In keeping with the ironies of the crisis, Milosevic's most outspoken critic is a politician of his own creation: Vojislav Seselj, the pistol-toting leader of the ultra-nationalist Serbian Radical Party.

Promoted by the Milosevic-controlled media, Mr. Seselj's party won second place in federal and republic polls in December. It has provided Milosevic's Socialist Party of Serbia (SPS) with the support it needs to maintain minority governments at the federal level and in Serbia.

But Seselj is incensed over Milosevic's support for the peace plan and his "betrayal" of the Bosnian Serbs, observers say. Should Seselj withdraw his backing for the SPS governments, new elections probably would be needed and Milosevic would lack crucial support.

A dedicated adherent to the cause of "Greater Serbia," Seselj commands strong loyalties within the Yugoslav Army and other security services. Milosevic has to move carefully in isolating Seselj and his supporters before consolidating his power and dealing with the Bosnian Serbs, Western diplomats here say. Recent moves indicate that he and his allies in the Army high command have begun doing just that.

The Yugoslav Army general staff issued a statement Tuesday condemning recent attacks by Seselj on the military and its senior-most commander, Col. Gen. Zivota Panic, whom the radical leader accused of corruption.

The statement alleged that two senior generals forced to retire recently had acted as Seselj's moles inside the military and that he was seeking the ouster of the hierarchy for supporting Milosevic's about-face.

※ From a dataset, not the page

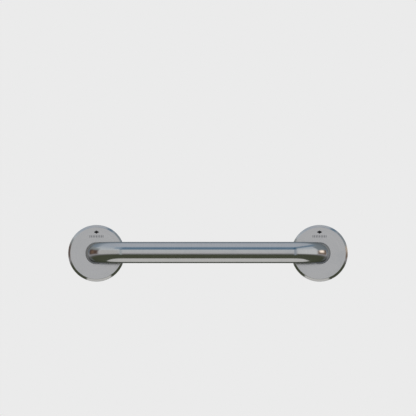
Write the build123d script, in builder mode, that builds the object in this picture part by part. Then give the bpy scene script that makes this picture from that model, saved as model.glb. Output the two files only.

It accused Seselj of seeking to "use" the Army for his "party and political goals," and said that his "constant and various attacks on the Yugoslav Army have for their goal the destabilization of the state and its armed force."

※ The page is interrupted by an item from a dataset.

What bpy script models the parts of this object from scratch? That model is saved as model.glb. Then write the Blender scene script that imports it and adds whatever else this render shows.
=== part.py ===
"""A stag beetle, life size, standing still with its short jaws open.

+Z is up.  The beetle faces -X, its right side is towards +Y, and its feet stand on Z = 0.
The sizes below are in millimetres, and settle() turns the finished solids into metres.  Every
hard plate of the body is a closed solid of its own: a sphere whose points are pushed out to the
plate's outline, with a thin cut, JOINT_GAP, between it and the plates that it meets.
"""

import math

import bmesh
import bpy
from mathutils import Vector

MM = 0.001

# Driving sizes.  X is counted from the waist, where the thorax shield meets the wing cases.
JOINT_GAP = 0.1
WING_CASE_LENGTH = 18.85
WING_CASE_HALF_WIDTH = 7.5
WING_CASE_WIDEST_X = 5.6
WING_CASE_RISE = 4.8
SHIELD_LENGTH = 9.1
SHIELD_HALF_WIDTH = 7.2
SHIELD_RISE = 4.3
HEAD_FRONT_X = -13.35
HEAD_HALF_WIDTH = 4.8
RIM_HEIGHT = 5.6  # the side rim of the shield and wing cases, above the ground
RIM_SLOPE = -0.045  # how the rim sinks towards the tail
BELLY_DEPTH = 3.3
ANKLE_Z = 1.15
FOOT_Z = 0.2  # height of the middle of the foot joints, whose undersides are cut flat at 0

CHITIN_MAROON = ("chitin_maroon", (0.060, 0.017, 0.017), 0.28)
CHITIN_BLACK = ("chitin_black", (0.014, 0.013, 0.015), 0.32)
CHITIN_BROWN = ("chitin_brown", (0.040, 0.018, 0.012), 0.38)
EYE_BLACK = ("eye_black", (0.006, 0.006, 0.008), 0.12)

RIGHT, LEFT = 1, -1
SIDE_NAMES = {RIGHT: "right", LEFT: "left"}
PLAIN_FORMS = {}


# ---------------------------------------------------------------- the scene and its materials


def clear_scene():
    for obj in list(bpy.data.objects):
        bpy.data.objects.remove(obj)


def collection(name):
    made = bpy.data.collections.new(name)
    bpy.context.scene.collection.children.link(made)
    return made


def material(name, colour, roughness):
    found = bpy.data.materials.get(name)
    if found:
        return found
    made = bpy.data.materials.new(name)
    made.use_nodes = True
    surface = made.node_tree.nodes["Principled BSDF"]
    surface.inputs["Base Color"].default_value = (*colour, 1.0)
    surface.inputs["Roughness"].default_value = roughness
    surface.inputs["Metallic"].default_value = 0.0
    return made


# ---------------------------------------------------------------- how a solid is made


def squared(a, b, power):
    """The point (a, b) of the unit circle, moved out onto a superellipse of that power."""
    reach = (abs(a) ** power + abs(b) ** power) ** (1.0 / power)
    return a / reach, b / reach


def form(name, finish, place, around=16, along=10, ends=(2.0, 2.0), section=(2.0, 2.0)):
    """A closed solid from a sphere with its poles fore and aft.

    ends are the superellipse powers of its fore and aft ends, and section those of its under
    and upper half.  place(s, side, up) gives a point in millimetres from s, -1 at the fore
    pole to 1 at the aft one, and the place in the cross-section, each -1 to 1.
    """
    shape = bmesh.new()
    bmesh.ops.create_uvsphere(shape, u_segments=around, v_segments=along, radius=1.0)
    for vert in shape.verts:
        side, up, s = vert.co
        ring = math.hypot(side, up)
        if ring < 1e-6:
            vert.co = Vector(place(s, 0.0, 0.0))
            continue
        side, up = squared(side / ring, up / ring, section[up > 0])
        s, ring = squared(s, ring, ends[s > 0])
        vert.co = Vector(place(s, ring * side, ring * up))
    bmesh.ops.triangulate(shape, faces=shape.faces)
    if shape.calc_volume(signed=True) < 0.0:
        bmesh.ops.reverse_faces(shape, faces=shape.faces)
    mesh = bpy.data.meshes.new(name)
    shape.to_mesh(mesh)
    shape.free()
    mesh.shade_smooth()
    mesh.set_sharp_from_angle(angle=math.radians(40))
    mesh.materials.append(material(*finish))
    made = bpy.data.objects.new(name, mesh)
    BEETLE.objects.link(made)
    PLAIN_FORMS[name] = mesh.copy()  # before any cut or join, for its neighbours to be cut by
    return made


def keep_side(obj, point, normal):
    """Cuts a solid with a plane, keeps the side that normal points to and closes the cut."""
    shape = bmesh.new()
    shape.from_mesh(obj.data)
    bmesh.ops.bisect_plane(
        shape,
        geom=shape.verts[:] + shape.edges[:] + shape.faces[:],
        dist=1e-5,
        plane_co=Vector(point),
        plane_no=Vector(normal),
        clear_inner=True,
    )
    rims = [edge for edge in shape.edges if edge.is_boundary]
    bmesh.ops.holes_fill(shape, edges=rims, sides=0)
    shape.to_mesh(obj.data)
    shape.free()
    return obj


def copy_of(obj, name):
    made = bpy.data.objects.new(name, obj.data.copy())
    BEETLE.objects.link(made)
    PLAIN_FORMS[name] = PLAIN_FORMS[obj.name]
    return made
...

The Army appears to be laying a possible basis for Seselj's prosecution on sedition charges.

The Belgrade newspaper Borba, meanwhile, Tuesday reported that preparations may be under way to prosecute on charges of abuse of power one of the retired generals linked to Seselj, as well as the nationalist Yugoslav Airforce commander and a former federal vice president opposed to the peace plan.

"Milosevic has finally begun to move. He and the Army are cracking down on Seselj and sending out signals not to line up with this guy," a diplomat says.